Мой замысел — совсем иной (вернее, был таковым несколько лет тому назад): выявить главное в философских размышлениях молодого Маркса, в его экономической теории, какой она представлена на страницах «Критики» («К критике политической экономии»), «Grundrisse» и «Капитала», и затем, на основе этих двух частей моей работы, показать, как по-разному можно толковать Маркса; в заключение дать характеристику этого революционера-пророка. Сомневаюсь, что я еще успею написать этот очерк, наброском которого является курс лекций 1976/77 года в Коллеж де Франс. Он заполнил бы лакуну в моих сочинениях. Но, в конечном счете, я не вижу здесь большой потери, даже для себя самого.
Сейчас, когда я пишу эти строки, ширится новый марксологический спор. Он возник из-за того, что английские аналитики вдруг заинтересовались марксистской философией истории. Они заново обращаются к знаменитому тексту «Предисловия», которое Маркс предпослал своей работе «К критике политической экономии»; по мнению самого автора, там заключена основная суть его концепции истории. Марксисты II Интернационала бесконечно комментировали этот текст, так и не исчерпав его содержания, Лукач же и вслед за ним экзистенциалисты пренебрегли им. С другой стороны, остаются еще неопубликованными некоторые работы по экономике, написанные между «Grundrisse» и «Капиталом». Чтобы понять Марксову экономическую мысль в целом, потребовались бы еще годы занятий марксологией. Специалистам известен экономист Маркс, который намного богаче идеями, тоньше, интереснее, чем автор одного лишь «Капитала». Однако Маркс, имеющий, если можно так выразиться, прикладное значение или практическую пользу, Маркс, который, возможно, изменил историю мира, — это тот, кто распространил ложные концепции. Норма прибавочной стоимости, которую он имеет в виду, наводит на мысль, что национализация средств производства позволяет вернуть трудящимся огромные ценности, присвоенные собственниками средств производства; социализм или, во всяком случае, коммунизм отменяет категорию «экономического» и самое «мелочную науку». Как экономист Маркс, пожалуй, богаче мыслями, увлекательнее всех своих современников. Как экономист-пророк, как предполагаемый прародитель марксизма-ленинизма он — проклятый софист, несущий свою долю ответственности за ужасы двадцатого столетия.

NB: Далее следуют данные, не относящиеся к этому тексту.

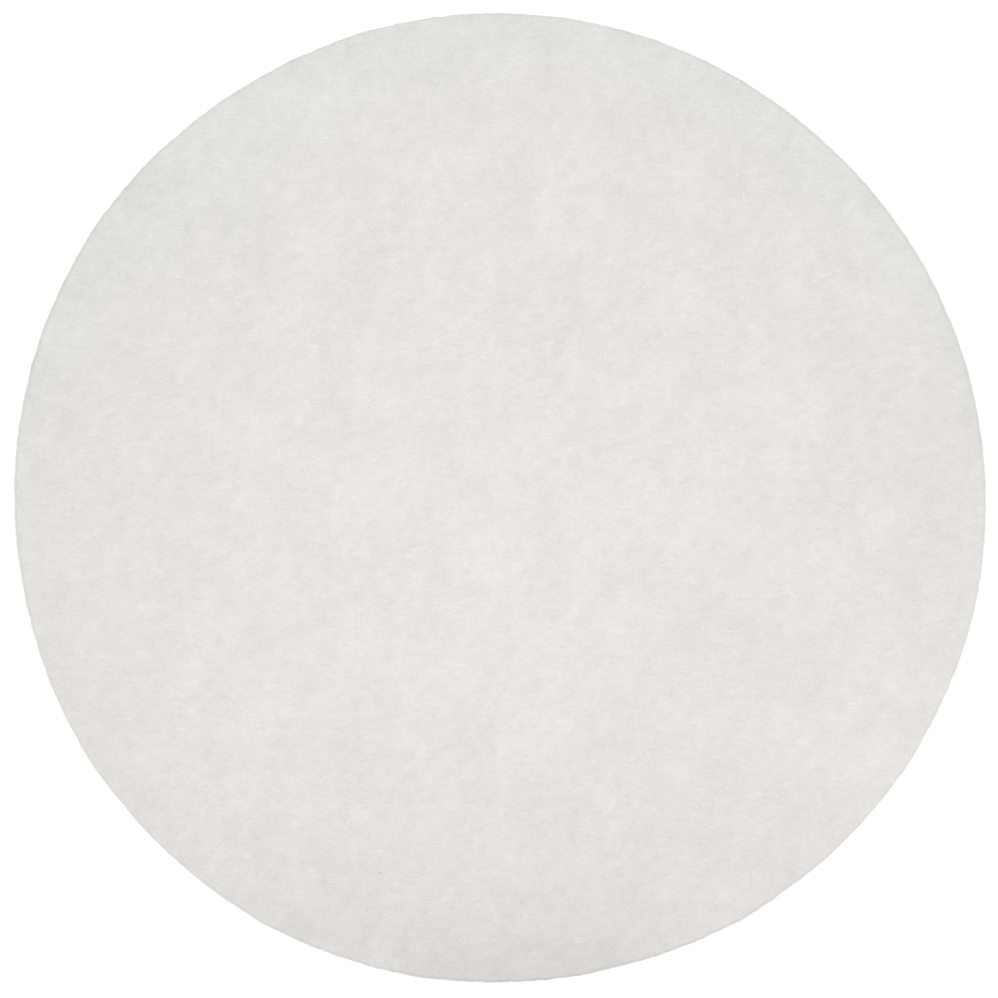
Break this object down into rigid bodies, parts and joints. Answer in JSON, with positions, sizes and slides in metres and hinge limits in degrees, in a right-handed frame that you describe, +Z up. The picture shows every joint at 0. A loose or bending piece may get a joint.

Мне следовало бы пожалеть о том, что я не написал продолжения «Введения» и «Истории и диалектики насилия», не развил их темы, как собирался сделать. Обсуждение книг аналитиков меня уже не слишком увлекает. Две особенно затянувшиеся дискуссии, одна из которых известна как спор Хемпеля с Дреем, а другая касается природы (или реальности) «общественного факта», кажутся мне в некотором роде исчерпанными. Я уже не раз намекал на первую из них. Она связана с разногласием по поводу дилеммы: объяснение или понимание. С одной стороны, историческое объяснение, соответствующее идеальному типу научного объяснения, требует одного или нескольких общих положений, из которых можно было бы вывести единичное заключение. Эта схема весьма часто встречается, в наполовину имплицитном виде, в работах историков-социологов. Но когда речь идет о каком-либо решении, о человеке в уникальных обстоятельствах, историк проясняет это решение логикой ситуации, дополненной характером действующего лица. Истолковывать исходя из честолюбивых стремлений и личности Гитлера его решение напасть на Советский Союз в июне 1941 года мне кажется и чересчур легким, и сомнительным делом; объяснять его так же, как объясняют эмболию, грозу или землетрясение, мне представляется логически и экзистенциально ошибочным.
Второй спор интересует меня больше. Его объект — societal facts, природа «общественных фактов», которые не следует смешивать с социальными фактами. Правомерно ли уподобить, например, почтовую связь, систему железных дорог или Церковь некой целостной сущности или попросту субъекту, который способен принимать решения и которого можно охарактеризовать эпитетами, как человека? Это тонкий, сложный и, вероятно, неисчерпаемый спор. Почтовая связь или, в архаическом обществе, система обмена дарами — это не Петр или Павел, не человеческая личность, не существо из плоти и крови, наделенное страстями. «Общественный факт» включает в себя индивидов, устоявшиеся, ритуализированные или организованные отношения и поведение, обеспечивающее постоянство системы. Действует ли, отдает ли распоряжения эта система таким же образом, как индивид? Я испытываю искушение повторить ответ одного из самых проницательных аналитиков: «и да, и нет» или «либо да, либо нет» — как вам больше нравится. Различные целостности, составляющие общество, будь оно узким и архаичным или широким и современным, существуют — социолог не создает их во время наблюдения; однако они существуют иначе, нежели биологически ограниченный определенными рамками и наделенный только ему присущими чертами индивид. Внутри этих «общественных фактов» многие индивиды, разумеется, взаимозаменяемы: почтальон-заместитель исполняет функции штатного работника, когда тот в отпуске.